The second way in which the lithium air gets its weight down is by ditching something that other batteries have -- heavy metal oxide cathodes. Instead, the IBM team is trying to nanoengineer a super-lightweight carbon cathode.

Now it's time for the IBM Cookie Bake-off.

Luckily for the team, when it comes to designing microscopic things, there's more than a little institutional experience at the company that developed the microchip.

Why is it necessary to nanoengineer the carbon?

[SWANSON] Well, surface area, we've found, has been critical. We've look at a lot of different carbons, and one of the things that we've found is that if we have a high-surface-area carbon, then we can get much more capacity.

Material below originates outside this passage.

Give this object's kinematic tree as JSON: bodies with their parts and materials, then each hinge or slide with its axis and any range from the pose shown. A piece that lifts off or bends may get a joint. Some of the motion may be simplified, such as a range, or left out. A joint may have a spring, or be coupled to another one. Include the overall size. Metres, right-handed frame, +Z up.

[ZEPPS] Winfried Wilcke is the first to admit the lithium air project is a complicated gamble, but the prospect of an electric car engine with the same size, weight, price, range, and performance of a gasoline engine is a prize too big to resist.

[WILCKE] So a high-tech company really should, has an obligation, really, to help the environment and the world.

[ZEPPS] So do you see what you're doing as a larger mission than just a job?

[WILCKE] Absolutely, yes.

[ZEPPS] If Wilcke's bet pays off, then in 50 years' time, the idea of IBM as a computer company might be just as out-of-date as the idea of IBM as a cheese slicer company is today. In San Jose, California, Josh Zepps, "energyNOW!"

[ASSURAS] IBM hopes to start commercial production of the long-range battery by 2020, and Big Blue just gained another title. Newsweek named it the greenest company in America. Rounding out the top five... Hewlett-Packard, Sprint Nextel, Baxter Healthcare, and Dell.